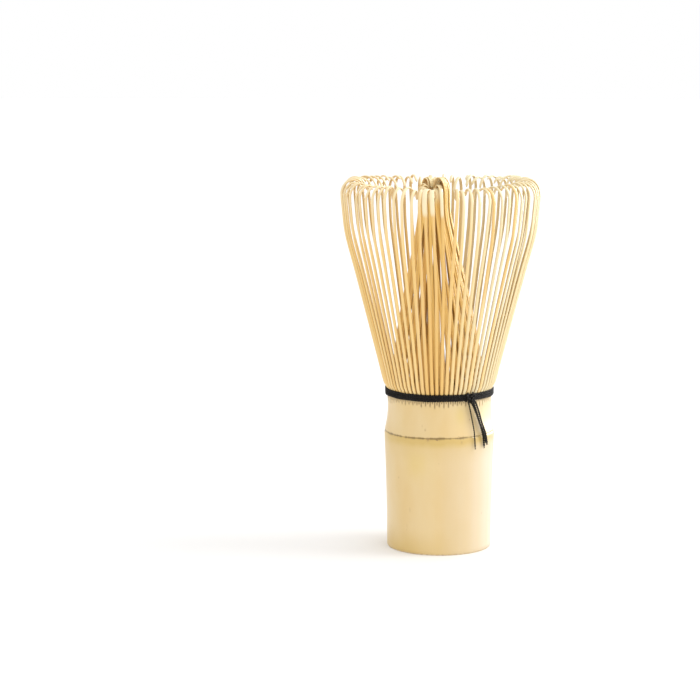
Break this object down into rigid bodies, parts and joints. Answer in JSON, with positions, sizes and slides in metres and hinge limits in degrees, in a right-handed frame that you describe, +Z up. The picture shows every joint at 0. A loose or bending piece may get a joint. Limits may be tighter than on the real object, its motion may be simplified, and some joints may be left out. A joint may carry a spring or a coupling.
{
  "type": "bamboo tea whisk",
  "caption": "Bamboo whisk for powdered tea, with a round culm handle, a flared crown of hooked outer tines, a cone of inner tines and a black thread binding.",
  "frame": {"origin": "centre of the handle's cut end, on the surface that the whisk stands on", "axes": "+Z up the whisk's axis towards the tines; -Y is the side nearest the knot's front, which lies 33 degrees from -Y towards +X"},
  "size_m": [0.0604, 0.0604, 0.1116],
  "materials": {
    "bamboo_culm": "smooth pale bamboo skin, satin",
    "bamboo_tine": "split and shaved bamboo, dull satin",
    "bamboo_inner": "split bamboo, matt",
    "thread": "black twisted cotton"
  },
  "bodies": {
    "handle": {"handle": "bamboo_culm", "inner_splint_01": "bamboo_inner", "inner_splint_02": "bamboo_inner", "inner_splint_03": "bamboo_inner", "inner_splint_04": "bamboo_inner", "inner_splint_05": "bamboo_inner", "inner_splint_06": "bamboo_inner", "inner_splint_07": "bamboo_inner", "inner_splint_08": "bamboo_inner", "inner_splint_09": "bamboo_inner", "inner_splint_10": "bamboo_inner", "inner_splint_11": "bamboo_inner", "inner_splint_12": "bamboo_inner", "inner_splint_13": "bamboo_inner", "inner_splint_14": "bamboo_inner", "inner_splint_15": "bamboo_inner", "inner_splint_16": "bamboo_inner", "inner_splint_17": "bamboo_inner", "inner_splint_18": "bamboo_inner", "thread_round_lower": "thread", "thread_round_middle": "thread", "thread_round_upper": "thread", "thread_round_inner": "thread", "thread_knot": "thread", "thread_tail_1": "thread", "thread_tail_2": "thread", "thread_tail_3": "thread", "thread_tail_4": "thread"},
    "outer_splint_01": {"outer_splint_01": "bamboo_tine"},
    "outer_splint_02": {"outer_splint_02": "bamboo_tine"},
    "outer_splint_03": {"outer_splint_03": "bamboo_tine"},
    "outer_splint_04": {"outer_splint_04": "bamboo_tine"},
    "outer_splint_05": {"outer_splint_05": "bamboo_tine"},
    "outer_splint_06": {"outer_splint_06": "bamboo_tine"},
    "outer_splint_07": {"outer_splint_07": "bamboo_tine"},
    "outer_splint_08": {"outer_splint_08": "bamboo_tine"},
    "outer_splint_09": {"outer_splint_09": "bamboo_tine"},
    "outer_splint_10": {"outer_splint_10": "bamboo_tine"},
    "outer_splint_11": {"outer_splint_11": "bamboo_tine"},
    "outer_splint_12": {"outer_splint_12": "bamboo_tine"},
    "outer_splint_13": {"outer_splint_13": "bamboo_tine"},
    "outer_splint_14": {"outer_splint_14": "bamboo_tine"},
    "outer_splint_15": {"outer_splint_15": "bamboo_tine"},
    "outer_splint_16": {"outer_splint_16": "bamboo_tine"},
    "outer_splint_17": {"outer_splint_17": "bamboo_tine"},
    "outer_splint_18": {"outer_splint_18": "bamboo_tine"}
  },
  "joints": [
    {"name": "tine_flex_01", "type": "hinge", "parent": "handle", "child": "outer_splint_01", "pos_m": [0.01517, 0.00267, 0.0476], "axis": [-0.1736, 0.9848, 0], "range_deg": [-3, 5], "stiffness_Nm_per_rad": 0.026},
    {"name": "tine_flex_02", "type": "hinge", "parent": "handle", "child": "outer_splint_02", "pos_m": [0.01334, 0.0077, 0.0476], "axis": [-0.5, 0.866, 0], "range_deg": [-3, 5], "stiffness_Nm_per_rad": 0.026},
    {"name": "tine_flex_03", "type": "hinge", "parent": "handle", "child": "outer_splint_03", "pos_m": [0.0099, 0.0118, 0.0476], "axis": [-0.766, 0.6428, 0], "range_deg": [-3, 5], "stiffness_Nm_per_rad": 0.026},
    {"name": "tine_flex_04", "type": "hinge", "parent": "handle", "child": "outer_splint_04", "pos_m": [0.00527, 0.01447, 0.0476], "axis": [-0.9397, 0.342, 0], "range_deg": [-3, 5], "stiffness_Nm_per_rad": 0.026},
    {"name": "tine_flex_05", "type": "hinge", "parent": "handle", "child": "outer_splint_05", "pos_m": [0, 0.0154, 0.0476], "axis": [-1, 0, 0], "range_deg": [-3, 5], "stiffness_Nm_per_rad": 0.026},
    {"name": "tine_flex_06", "type": "hinge", "parent": "handle", "child": "outer_splint_06", "pos_m": [-0.00527, 0.01447, 0.0476], "axis": [-0.9397, -0.342, 0], "range_deg": [-3, 5], "stiffness_Nm_per_rad": 0.026},
    {"name": "tine_flex_07", "type": "hinge", "parent": "handle", "child": "outer_splint_07", "pos_m": [-0.0099, 0.0118, 0.0476], "axis": [-0.766, -0.6428, 0], "range_deg": [-3, 5], "stiffness_Nm_per_rad": 0.026},
    {"name": "tine_flex_08", "type": "hinge", "parent": "handle", "child": "outer_splint_08", "pos_m": [-0.01334, 0.0077, 0.0476], "axis": [-0.5, -0.866, 0], "range_deg": [-3, 5], "stiffness_Nm_per_rad": 0.026},
    {"name": "tine_flex_09", "type": "hinge", "parent": "handle", "child": "outer_splint_09", "pos_m": [-0.01517, 0.00267, 0.0476], "axis": [-0.1736, -0.9848, 0], "range_deg": [-3, 5], "stiffness_Nm_per_rad": 0.026},
    {"name": "tine_flex_10", "type": "hinge", "parent": "handle", "child": "outer_splint_10", "pos_m": [-0.01517, -0.00267, 0.0476], "axis": [0.1736, -0.9848, 0], "range_deg": [-3, 5], "stiffness_Nm_per_rad": 0.026},
    {"name": "tine_flex_11", "type": "hinge", "parent": "handle", "child": "outer_splint_11", "pos_m": [-0.01334, -0.0077, 0.0476], "axis": [0.5, -0.866, 0], "range_deg": [-3, 5], "stiffness_Nm_per_rad": 0.026},
    {"name": "tine_flex_12", "type": "hinge", "parent": "handle", "child": "outer_splint_12", "pos_m": [-0.0099, -0.0118, 0.0476], "axis": [0.766, -0.6428, 0], "range_deg": [-3, 5], "stiffness_Nm_per_rad": 0.026},
    {"name": "tine_flex_13", "type": "hinge", "parent": "handle", "child": "outer_splint_13", "pos_m": [-0.00527, -0.01447, 0.0476], "axis": [0.9397, -0.342, 0], "range_deg": [-3, 5], "stiffness_Nm_per_rad": 0.026},
    {"name": "tine_flex_14", "type": "hinge", "parent": "handle", "child": "outer_splint_14", "pos_m": [0, -0.0154, 0.0476], "axis": [1, 0, 0], "range_deg": [-3, 5], "stiffness_Nm_per_rad": 0.026},
    {"name": "tine_flex_15", "type": "hinge", "parent": "handle", "child": "outer_splint_15", "pos_m": [0.00527, -0.01447, 0.0476], "axis": [0.9397, 0.342, 0], "range_deg": [-3, 5], "stiffness_Nm_per_rad": 0.026},
    {"name": "tine_flex_16", "type": "hinge", "parent": "handle", "child": "outer_splint_16", "pos_m": [0.0099, -0.0118, 0.0476], "axis": [0.766, 0.6428, 0], "range_deg": [-3, 5], "stiffness_Nm_per_rad": 0.026},
    {"name": "tine_flex_17", "type": "hinge", "parent": "handle", "child": "outer_splint_17", "pos_m": [0.01334, -0.0077, 0.0476], "axis": [0.5, 0.866, 0], "range_deg": [-3, 5], "stiffness_Nm_per_rad": 0.026},
    {"name": "tine_flex_18", "type": "hinge", "parent": "handle", "child": "outer_splint_18", "pos_m": [0.01517, -0.00267, 0.0476], "axis": [0.1736, 0.9848, 0], "range_deg": [-3, 5], "stiffness_Nm_per_rad": 0.026}
  ]
}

__PROBLEM STATEMENT__:
Of the lines in the listing above, how many hold the string "bodies"? Reply with the number only.

__WRITTEN ANSWER__:
2